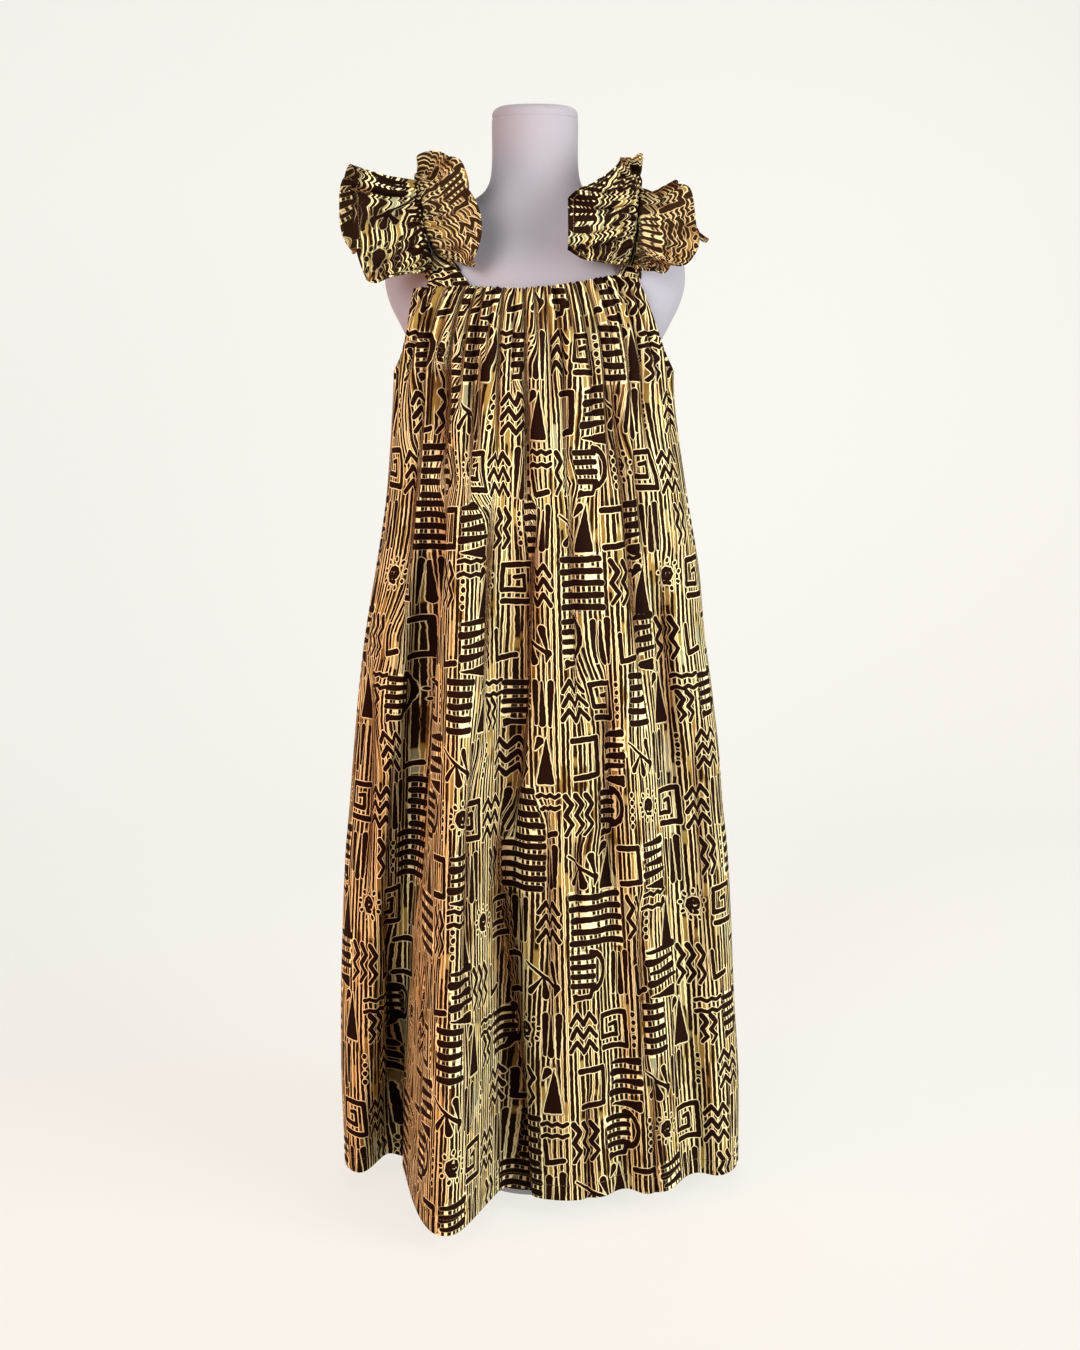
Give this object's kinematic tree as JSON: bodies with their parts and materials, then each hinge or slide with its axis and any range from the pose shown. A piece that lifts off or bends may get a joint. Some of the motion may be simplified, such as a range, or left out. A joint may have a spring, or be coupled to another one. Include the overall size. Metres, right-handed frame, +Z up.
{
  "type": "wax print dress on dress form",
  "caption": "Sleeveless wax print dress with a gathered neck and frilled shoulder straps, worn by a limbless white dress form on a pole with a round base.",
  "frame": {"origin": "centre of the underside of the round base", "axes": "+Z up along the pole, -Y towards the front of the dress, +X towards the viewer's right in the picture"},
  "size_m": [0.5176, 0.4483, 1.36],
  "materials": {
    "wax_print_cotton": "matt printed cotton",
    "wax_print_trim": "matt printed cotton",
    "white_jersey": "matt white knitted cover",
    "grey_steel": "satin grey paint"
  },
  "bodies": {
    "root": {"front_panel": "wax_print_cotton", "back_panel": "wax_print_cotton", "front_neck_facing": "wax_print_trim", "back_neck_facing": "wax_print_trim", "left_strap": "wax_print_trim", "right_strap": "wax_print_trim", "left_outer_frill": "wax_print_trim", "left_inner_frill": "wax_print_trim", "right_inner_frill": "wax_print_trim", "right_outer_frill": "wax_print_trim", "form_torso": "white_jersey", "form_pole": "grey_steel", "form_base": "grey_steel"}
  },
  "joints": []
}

▸ Problem to solve
Take the listing above and set it down exactly.

▸ Complete response
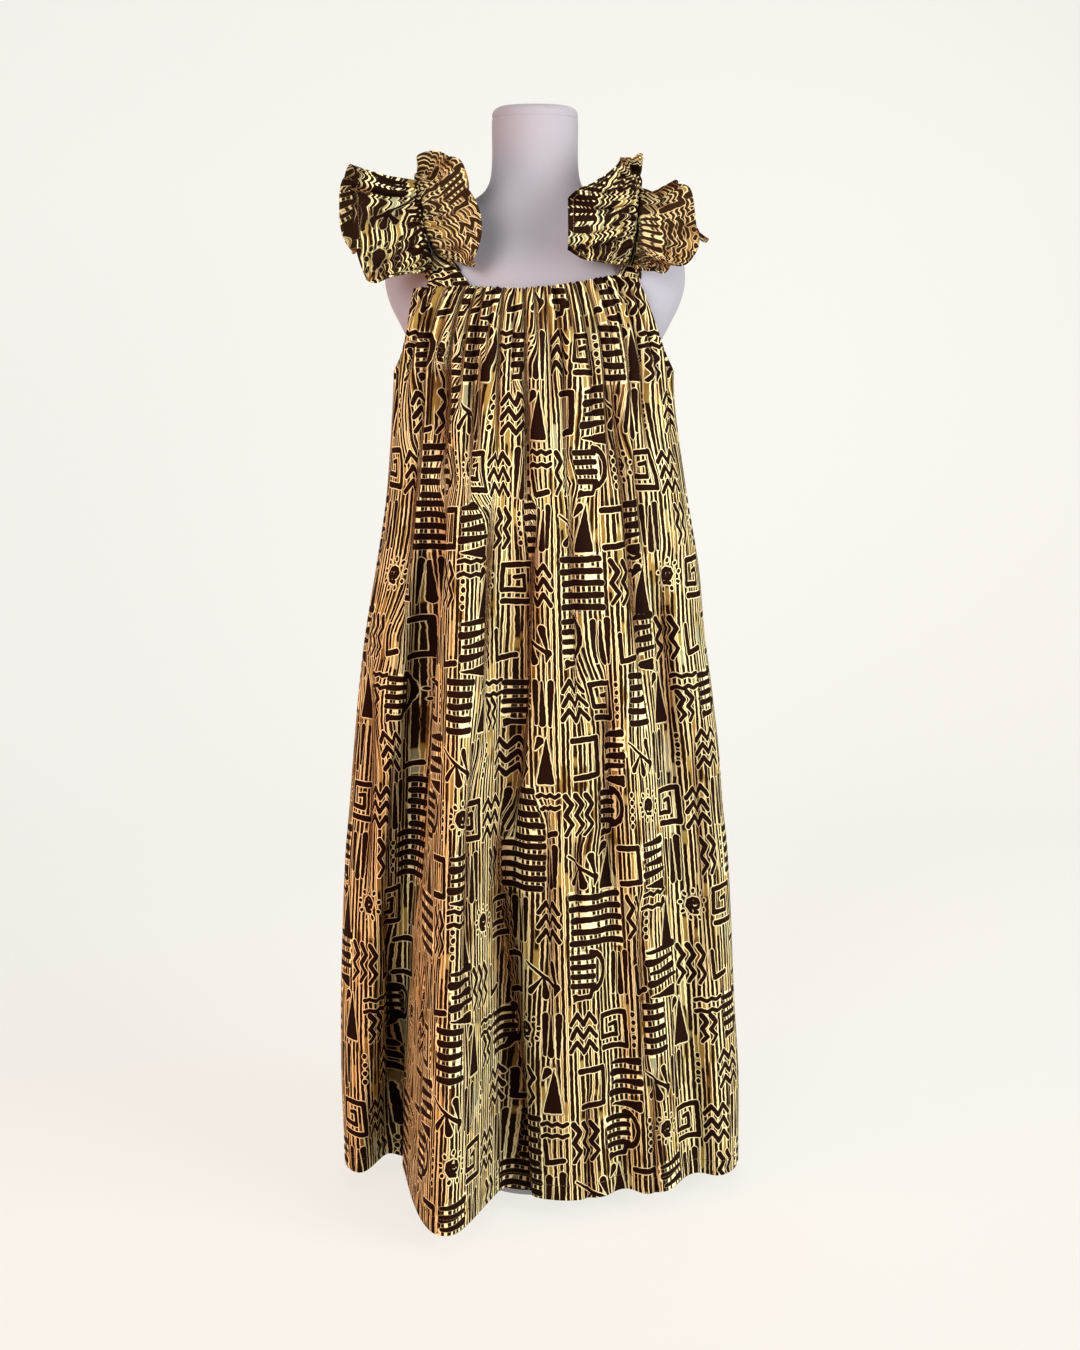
Give this object's kinematic tree as JSON: bodies with their parts and materials, then each hinge or slide with its axis and any range from the pose shown. A piece that lifts off or bends may get a joint. Some of the motion may be simplified, such as a range, or left out. A joint may have a spring, or be coupled to another one. Include the overall size. Metres, right-handed frame, +Z up.
{
  "type": "wax print dress on dress form",
  "caption": "Sleeveless wax print dress with a gathered neck and frilled shoulder straps, worn by a limbless white dress form on a pole with a round base.",
  "frame": {"origin": "centre of the underside of the round base", "axes": "+Z up along the pole, -Y towards the front of the dress, +X towards the viewer's right in the picture"},
  "size_m": [0.5176, 0.4483, 1.36],
  "materials": {
    "wax_print_cotton": "matt printed cotton",
    "wax_print_trim": "matt printed cotton",
    "white_jersey": "matt white knitted cover",
    "grey_steel": "satin grey paint"
  },
  "bodies": {
    "root": {"front_panel": "wax_print_cotton", "back_panel": "wax_print_cotton", "front_neck_facing": "wax_print_trim", "back_neck_facing": "wax_print_trim", "left_strap": "wax_print_trim", "right_strap": "wax_print_trim", "left_outer_frill": "wax_print_trim", "left_inner_frill": "wax_print_trim", "right_inner_frill": "wax_print_trim", "right_outer_frill": "wax_print_trim", "form_torso": "white_jersey", "form_pole": "grey_steel", "form_base": "grey_steel"}
  },
  "joints": []
}